Home education students in the state of Florida do not receive a traditional diploma. Instead, homeschool parents can issue a diploma and complete a homeschool affidavit in front of a notary to legalize their student’s graduation. With official FLVS transcripts, test scores (SAT/ACT/PERT) and the homeschool affidavit, students can go onto college, earn Bright Futures Scholarships, etc.! As every college/university is a bit different, it’s important that parents and students research what is needed for admission to the school of their dreams.
7. Reach out for support.
Are you thinking of having your homeschool student return to a public school and want to make sure they are on track for an easy transition? While home ed students are not required to take state standardized testing, they should still plan to plan to take the Algebra I End-of-Course Exam (EOC) and 10th grade Florida Standards Assessment for English Language Arts (FSA ELA) if they are going back to public school. Do you have questions on financial aid and scholarships? Home Education students who use FLVS Flex courses have access to a Florida certified professional school counselor to answer all these questions! Every student is different and has different goals, but you are not alone. With FLVS, you have a team to help you!
8. Update your student’s status when complete or transitioning.
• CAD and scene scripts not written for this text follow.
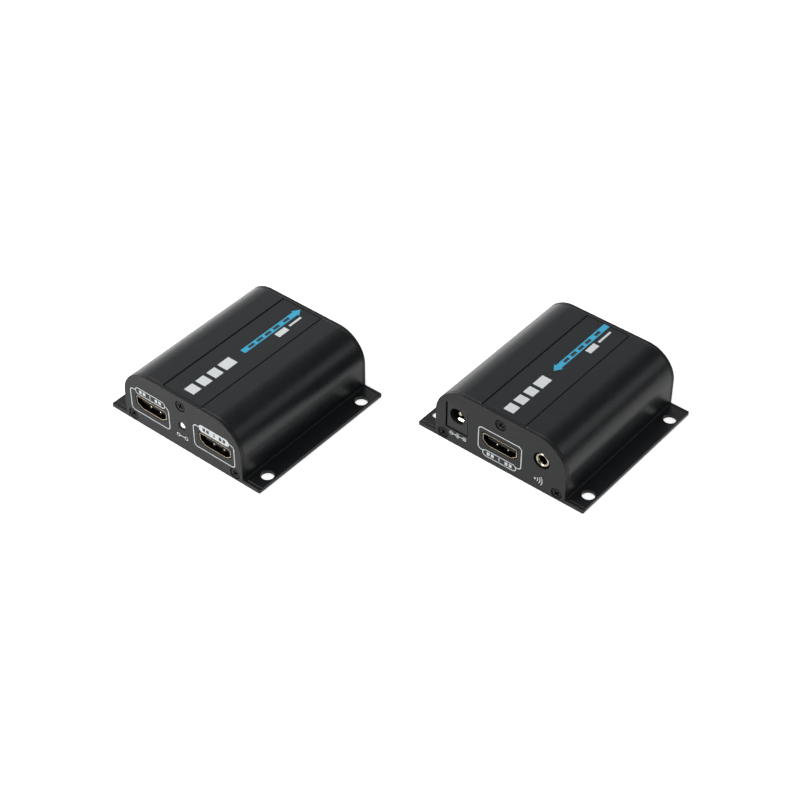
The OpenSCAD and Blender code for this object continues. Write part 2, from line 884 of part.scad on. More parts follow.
module sender_board() {
  color(board_green) difference() {
    blank_board();
    for (x = [loop_hdmi_x, input_hdmi_x])
      at_front(x) hdmi_legs(sender_hdmi_lift, -board_t - cut, slide_gap);
    at_rear(sender_dc_x) dc_tab(slide_gap);
    at_rear(sender_ir_x) ir_tab(slide_gap);
    at_rear(net_x) net_legs(slide_gap);
  }
}

module receiver_board() {
  color(board_green) difference() {
    blank_board();
    at_front(output_hdmi_x) hdmi_legs(receiver_hdmi_lift, -board_t - cut, slide_gap);
    at_front(receiver_dc_x) dc_tab(slide_gap);
    at_front(receiver_ir_x) ir_tab(slide_gap);
    at_rear(net_x) net_legs(slide_gap);
  }
}

// Board parts

// Puts a part on the board, y behind the front panel's face
module on_board(x, y) {
  translate([x, y, board_top_z]) children();
}

// A block on the board, centred on its place
module chip_block(size) {
  translate([-size[0] / 2, -size[1] / 2, 0]) cube(size);
}

// Puts a part at the video chip's place
module at_chip() {
  on_board(-chip_left, unit_l / 2 - chip_forward) children();
}

module video_chip() {
  color(black_plastic) at_chip() chip_block([chip_w, chip_w, chip_t]);
}

module heat_sink() {
  pitch = (chip_w - sink_fin_t) / (sink_fins - 1);
  color("#8f9396") at_chip() translate([-chip_w / 2, -chip_w / 2, chip_t]) union() {
    cube([chip_w, chip_w, sink_base_t]);
    for (i = [0 : sink_fins - 1])
      translate([i * pitch, 0, 0]) cube([sink_fin_t, chip_w, sink_h]);
  }
}

module small_chips() {
  color(black_plastic) {
    on_board(inner_w / 2 - memory_in, memory_y) chip_block(memory_size);
    on_board(buffer_in - inner_w / 2, buffer_y) chip_block(buffer_size);
  }
}

module transformer() {
  color(black_plastic) on_board(net_x, unit_l - transformer_back) chip_block(transformer_size);
}

module power_coil() {
  r = coil_corner_r;
  color("#3b3b3d") on_board(coil_in - inner_w / 2, coil_y) union() {
    for (x = [-1, 1], y = [-1, 1])
      translate([x * (coil_w / 2 - r), y * (coil_w / 2 - r), 0]) cylinder(r = r, h = coil_t);
    chip_block([coil_w - 2 * r, coil_w, coil_t]);
    chip_block([coil_w, coil_w - 2 * r, coil_t]);
  }
}

// Round can on a square base
module can_capacitor(d, h) {
  base = d + 2 * cap_base_margin;
  chip_block([base, base, cap_base_t]);
  cylinder(d = d, h = h);
}

module capacitors() {
  color("#b9bcc0") {
    on_board(cap_in - inner_w / 2, big_cap_y) union() can_capacitor(big_cap_d, big_cap_h);
    on_board(cap_in - inner_w / 2, small_cap_y) union() can_capacitor(small_cap_d, small_cap_h);
  }
}

// Metal can with round ends
module clock_crystal() {
  l = crystal_size[0];
  w = crystal_size[1];
  color(solder_tin) on_board(-crystal_left, unit_l - crystal_back) union() {
    for (side = [-1, 1]) translate([side * (l - w) / 2, 0, 0]) cylinder(d = w, h = crystal_size[2]);
    chip_block([l - w, w, crystal_size[2]]);
  }
}

in_sender() housing();  // sender_housing
in_sender() sender_front();  // sender_front_panel
in_sender() sender_rear();  // sender_rear_panel
in_sender() label_plate();  // sender_label_plate
in_sender() panel_screws();  // sender_front_screws
in_sender() rear_panel_screws();  // sender_rear_screws
in_sender() sender_board();  // sender_circuit_board
in_sender() at_front(input_hdmi_x) hdmi_shell(sender_hdmi_lift);  // sender_input_hdmi_shell
in_sender() at_front(input_hdmi_x) hdmi_insert(sender_hdmi_lift);  // sender_input_hdmi_insert
in_sender() at_front(input_hdmi_x) hdmi_contacts(sender_hdmi_lift);  // sender_input_hdmi_contacts
in_sender() at_front(loop_hdmi_x) hdmi_shell(sender_hdmi_lift);  // sender_loop_hdmi_shell
in_sender() at_front(loop_hdmi_x) hdmi_insert(sender_hdmi_lift);  // sender_loop_hdmi_insert
in_sender() at_front(loop_hdmi_x) hdmi_contacts(sender_hdmi_lift);  // sender_loop_hdmi_contacts
in_sender() at_front(0) link_lamp();  // sender_link_lamp
in_sender() at_front(0) lamp_holder();  // sender_lamp_holder
in_sender() at_rear(sender_dc_x) dc_body();  // sender_dc_jack_body
in_sender() at_rear(sender_dc_x) dc_terminals();  // sender_dc_jack_terminals
in_sender() at_rear(sender_dc_x) dc_leaf();  // sender_dc_jack_leaf
in_sender() at_rear(sender_ir_x) ir_body();  // sender_ir_jack_body
in_sender() at_rear(sender_ir_x) ir_terminals();  // sender_ir_jack_terminals
in_sender() at_rear(sender_ir_x) ir_spring();  // sender_ir_jack_spring
in_sender() at_rear(net_x) net_body();  // sender_network_jack_body
in_sender() at_rear(net_x) net_shield();  // sender_network_jack_shield
in_sender() at_rear(net_x) net_contact_wires();  // sender_network_jack_wires
in_sender() at_rear(net_x) net_lights();  // sender_network_jack_lights
in_sender() video_chip();  // sender_video_chip
in_sender() heat_sink();  // sender_heat_sink
in_sender() small_chips();  // sender_small_chips
in_sender() transformer();  // sender_network_transformer
in_sender() power_coil();  // sender_power_coil
in_sender() capacitors();  // sender_capacitors
in_sender() clock_crystal();  // sender_clock_crystal
in_receiver() housing();  // receiver_housing
in_receiver() receiver_front();  // receiver_front_panel
in_receiver() receiver_rear();  // receiver_rear_panel
in_receiver() label_plate();  // receiver_label_plate
in_receiver() panel_screws();  // receiver_front_screws
in_receiver() rear_panel_screws();  // receiver_rear_screws
in_receiver() receiver_board();  // receiver_circuit_board
in_receiver() at_front(output_hdmi_x) hdmi_shell(receiver_hdmi_lift);  // receiver_hdmi_shell
in_receiver() at_front(output_hdmi_x) hdmi_insert(receiver_hdmi_lift);  // receiver_hdmi_insert
in_receiver() at_front(output_hdmi_x) hdmi_contacts(receiver_hdmi_lift);  // receiver_hdmi_contacts
in_receiver() at_front(receiver_dc_x) dc_body();  // receiver_dc_jack_body
in_receiver() at_front(receiver_dc_x) dc_terminals();  // receiver_dc_jack_terminals
in_receiver() at_front(receiver_dc_x) dc_leaf();  // receiver_dc_jack_leaf
in_receiver() at_front(receiver_ir_x) ir_body();  // receiver_ir_jack_body
in_receiver() at_front(receiver_ir_x) ir_terminals();  // receiver_ir_jack_terminals
in_receiver() at_front(receiver_ir_x) ir_spring();  // receiver_ir_jack_spring
in_receiver() at_rear(net_x) net_body();  // receiver_network_jack_body
in_receiver() at_rear(net_x) net_shield();  // receiver_network_jack_shield
in_receiver() at_rear(net_x) net_contact_wires();  // receiver_network_jack_wires
in_receiver() at_rear(net_x) net_lights();  // receiver_network_jack_lights
in_receiver() video_chip();  // receiver_video_chip
in_receiver() heat_sink();  // receiver_heat_sink
in_receiver() small_chips();  // receiver_small_chips
in_receiver() transformer();  // receiver_network_transformer
in_receiver() power_coil();  // receiver_power_coil
in_receiver() capacitors();  // receiver_capacitors
in_receiver() clock_crystal();  // receiver_clock_crystal
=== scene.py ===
"""Looks of a two-box extender set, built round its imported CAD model.

The sender stands at the left front and the receiver at the right rear. Every length in the
mesh code is a millimetre, measured in one box: x across from the middle of the box, y back
from its front face and z up. mm_matrix() turns that into metres in the shared frame.
"""

from math import atan2, cos, pi, radians, sin, tan

import bmesh
import bpy
from bpy.props import FloatProperty, FloatVectorProperty, PointerProperty
from mathutils import Matrix, Vector
from mathutils.geometry import tessellate_polygon


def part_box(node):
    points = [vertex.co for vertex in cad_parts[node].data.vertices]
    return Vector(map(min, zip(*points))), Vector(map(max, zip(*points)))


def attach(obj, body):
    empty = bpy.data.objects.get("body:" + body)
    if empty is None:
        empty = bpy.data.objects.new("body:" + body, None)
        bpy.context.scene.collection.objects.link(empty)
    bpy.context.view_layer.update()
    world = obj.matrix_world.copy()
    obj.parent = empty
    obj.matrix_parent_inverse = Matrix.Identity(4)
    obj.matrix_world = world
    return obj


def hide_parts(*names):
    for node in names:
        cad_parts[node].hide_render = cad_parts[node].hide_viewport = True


bl_info = {
    "name": "Extender Set",
    "version": (1, 0, 0),
    "blender": (4, 5, 0),
    "location": "3D View > Sidebar > Extender",
    "description": "Builds the visible pieces and finishes of a sender and receiver box pair",
    "category": "Object",
}

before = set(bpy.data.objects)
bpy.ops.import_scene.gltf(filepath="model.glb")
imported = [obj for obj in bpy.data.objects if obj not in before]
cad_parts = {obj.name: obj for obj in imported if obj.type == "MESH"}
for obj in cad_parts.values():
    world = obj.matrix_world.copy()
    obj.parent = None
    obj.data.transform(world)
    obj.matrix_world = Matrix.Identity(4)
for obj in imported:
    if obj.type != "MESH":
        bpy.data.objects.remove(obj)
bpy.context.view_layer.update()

# Sizes that the pieces share with the CAD, in millimetres
BODY_W = 56.6
FLANGE_W = 72.0
BOX_L = 66.0
BOX_H = 24.0
SHOULDER_R = 12.0
WALL = 1.5
FLANGE_T = 1.6
PANEL_T = 1.5
ROOF_T = 1.95
RECESS_W = 18.9
RECESS_D = 0.45
FILM_W = 17.9
FILM_T = 0.35
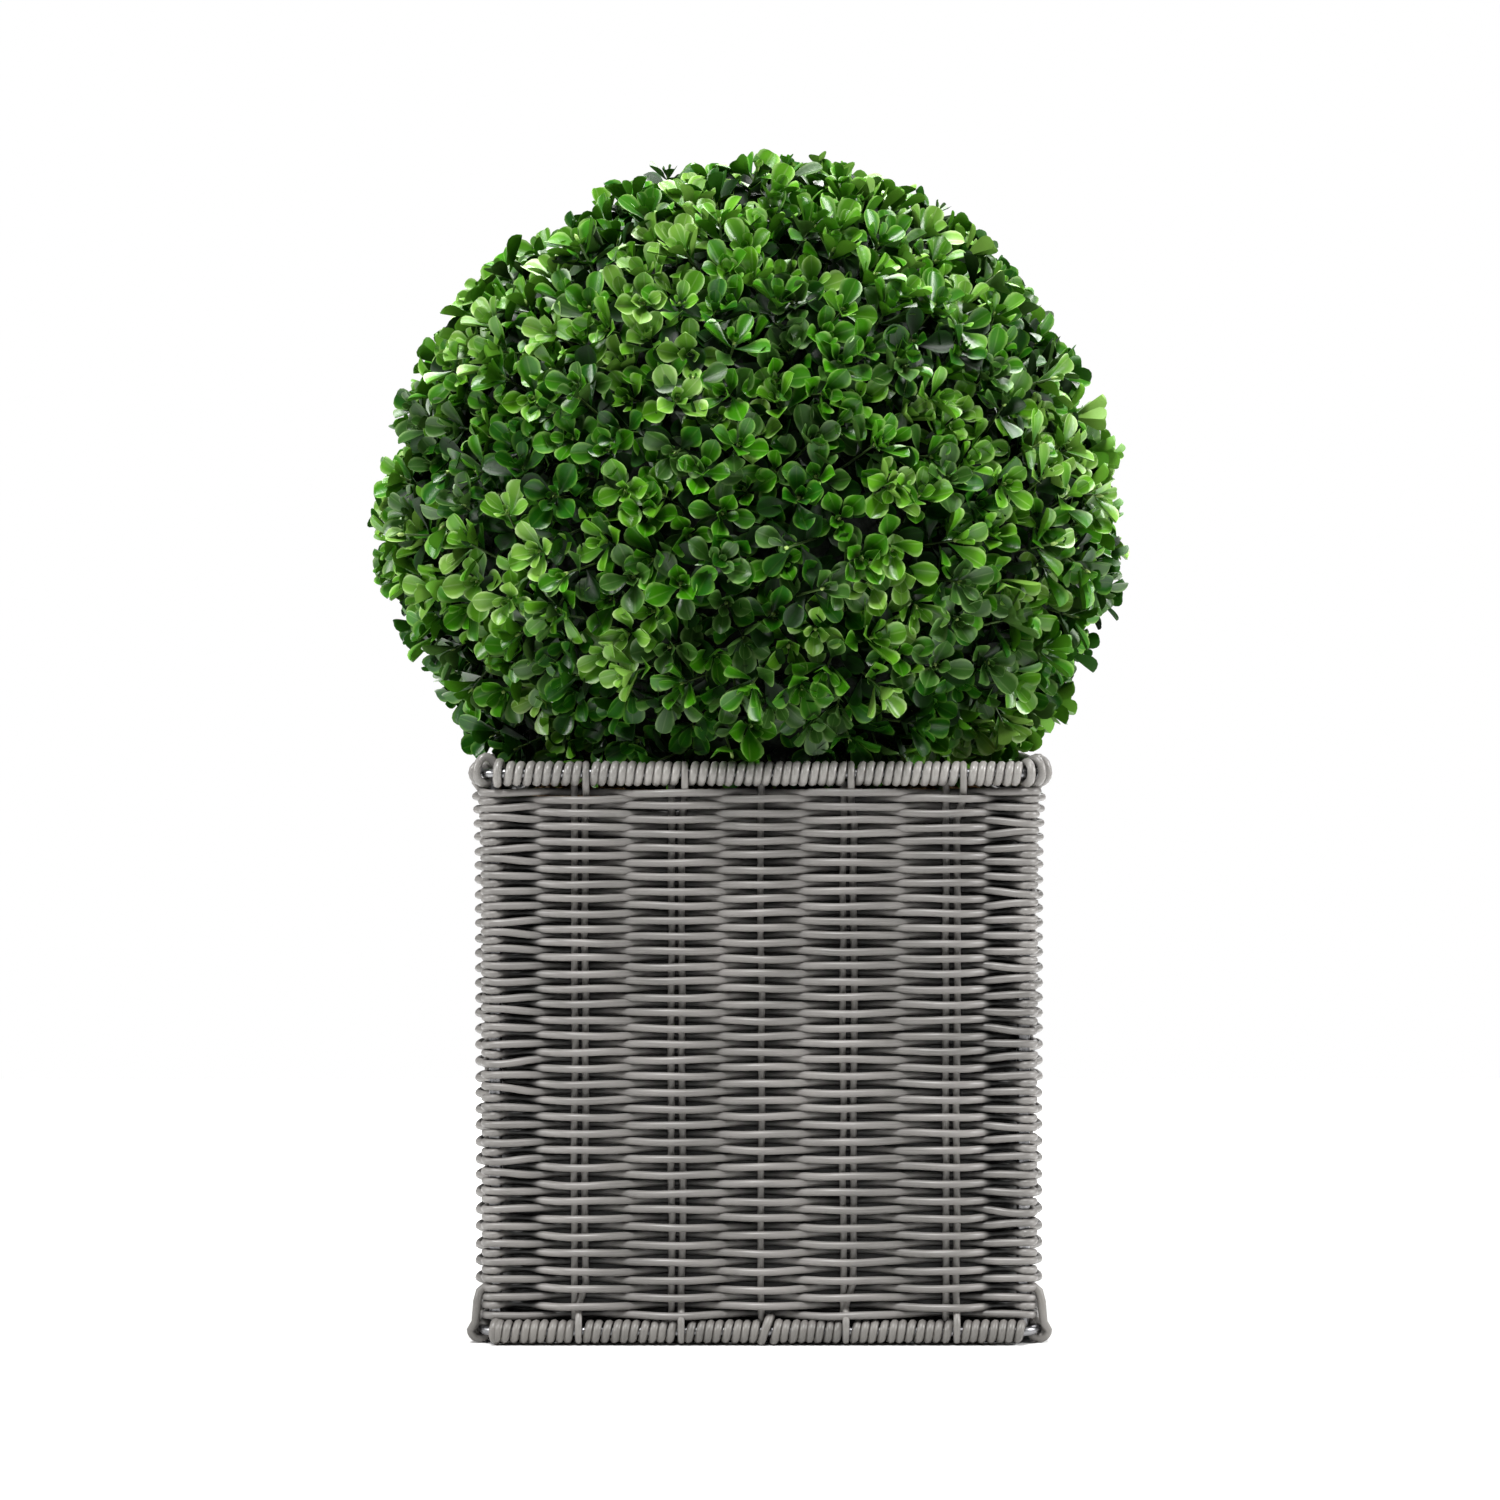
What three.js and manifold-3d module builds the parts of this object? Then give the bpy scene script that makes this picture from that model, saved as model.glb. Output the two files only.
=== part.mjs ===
// An artificial box topiary ball, 40 cm across, in a 29 cm cube planter woven from round synthetic
// rattan on a steel frame. Millimetres, +Z up. The origin is the middle of the footprint, on the ground.
//
// The planter is a welded steel frame of two hoops and four corner posts. Strand is wound round the
// straight runs of both hoops, upright stakes stand between the windings, and woven courses pass in
// front of one stake and behind the next. A plastic liner stands inside the wall and holds the
// filling, a short stem stands in the filling, and the leaf ball sits on the stem and the filling.

import * as THREE from "three";
import { mergeVertices } from "three/addons/utils/BufferGeometryUtils.js";
import Module from "manifold-3d";

const wasm = await Module();
wasm.setup();

// ---------------------------------------------------------------- driving dimensions

const CLEARANCE = 0.3; // left between pieces that touch

const PLANTER = { width: 290, height: 290 };
const STRAND = 4.2; // diameter of the rattan strand
const ROD = { diameter: 5, bend: 12, facets: 8 }; // the hoops' steel rod and its corner bend
const POST = { diameter: 6.5, line: 131 }; // the corner posts, and how far out each one stands

const STAKES = {
  plane: 136.5, // distance of the stakes from the planter's middle
  offsets: [-89, -41, 1, 44, 95], // along each side, set by hand and so a little uneven
  single: 2, // the middle stake is one strand, and the others are pairs
  thickness: 4,
  pairWidth: 8.4,
  singleWidth: 4.2,
};

// The wall's courses, each as high as two or three strands: the gap between two of them, how far one
// swings out and in at the stakes, and the clearance and the cut corner where it passes a post.
const COURSES = { count: 24, gap: 0.6, swing: 5.3, postClearance: 0.85, cornerCut: 2.5 };

const LINER = { wall: 2.5, floor: 4, top: 270, cornerCut: 12 };
const FILLING = { top: 275, holeDepth: 55 };
const STEM = { footRadius: 14, tipRadius: 11, top: 345, sides: 12 };

const BALL = {
  centreHeight: 405,
  reach: 202, // no leaf tip goes further out than this
  coreRadius: 160,
  coreDetail: 3,
  sprigs: 76,
  seed: 11,
  lean: 0.2, // how far a sprig may lean from straight out, in radians
  unevenness: 4, // how far a sprig's tip may stay behind the others
};
const TWIG = { tipRadius: 2.8, footRadius: 4, sides: 3, depth: 12 }; // depth: how far it is rooted in

// Leaf pairs from the sprig's tip down: leaf length, splay from the twig, and distance below the tip.
const LEAF_PAIRS = [
  { length: 30, splay: 0.4, below: 1 },
  { length: 39, splay: 0.85, below: 7 },
  { length: 43, splay: 1.3, below: 13 },
];
const LEAF = { widthShare: 0.72, shoulder: 0.66, thicknessShare: 0.045, cupShare: 0.1 };
const SPREAD = { length: 0.08, splay: 0.16, turn: 0.3 }; // how much the leaves of a pair differ

// ---------------------------------------------------------------- sizes that follow

const COIL_RADIUS = ROD.diameter / 2 + STRAND;
const HOOP_LINE = PLANTER.width / 2 - COIL_RADIUS; // from the middle to a hoop's centre line
const HOOP_HEIGHTS = { bottom: COIL_RADIUS, top: PLANTER.height - COIL_RADIUS };
const WALL_BOTTOM = 2 * COIL_RADIUS + CLEARANCE;
const WALL_TOP = PLANTER.height - 2 * COIL_RADIUS - CLEARANCE;
const LINER_HALF = STAKES.plane - COURSES.swing - STRAND / 2 - CLEARANCE;

// ---------------------------------------------------------------- materials

const finish = (color, roughness, metalness = 0) =>
  new THREE.MeshStandardMaterial({ color, roughness, metalness });

const RATTAN = finish(0x938f8b, 0.5);
const STEEL = finish(0x77787c, 0.35, 0.9);
const BLACK_PLASTIC = finish(0x171816, 0.6);
const COIR = finish(0x8a6a42, 0.95);
const WOOD = finish(0x5d4630, 0.8);
const LEAF_GREEN = finish(0x3f7d26, 0.4);

// ---------------------------------------------------------------- solids

/** A closed three.js geometry as a solid that can be cut and joined. */
function solid(geometry) {
  const bare = geometry.index ? geometry.toNonIndexed() : geometry.clone();
  bare.deleteAttribute("normal");
  bare.deleteAttribute("uv");
  const merged = mergeVertices(bare, 1e-3);
  return new wasm.Manifold(
    new wasm.Mesh({
      numProp: 3,
      vertProperties: merged.attributes.position.array,
      triVerts: new Uint32Array(merged.index.array),
    }),
  );
}

/** A solid back as a three.js geometry. */
function geometryOf(made) {
  const mesh = made.getMesh();
  const geometry = new THREE.BufferGeometry();
  geometry.setAttribute("position", new THREE.BufferAttribute(mesh.vertProperties, mesh.numProp));
  geometry.setIndex(new THREE.BufferAttribute(mesh.triVerts, 1));
  geometry.computeVertexNormals();
  return geometry;
}

const group = new THREE.Group();
group.name = "box_ball_in_planter";

/** Adds one named piece to a parent and returns it. */
function piece(name, geometry, material, parent = group) {
  const mesh = new THREE.Mesh(geometry, material);
  mesh.name = name;
  parent.add(mesh);
  return mesh;
}

/** The four sides of the planter as groups, each turned so that its own -Y faces outwards. */
const SIDES = ["front", "right", "back", "left"].map((name, quarter) => {
  const side = new THREE.Group();
  side.rotation.z = (quarter * Math.PI) / 2;
  group.add(side);
  return { name, side };
});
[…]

Just as you must register your student for home education and complete your evaluation annually, you must terminate your student’s home education program when complete. If your student transitions back to a public/private school, moves out of the county, or completes courses for graduation, you must terminate your home ed program with the county. This is simply done by another letter to the home ed office in your county.
Homeschooling your student can be incredibly rewarding! Having the flexibility to do what is best for your child’s education is truly a gift. By following these eight simple rules, you and your student will be able to navigate home education in Florida.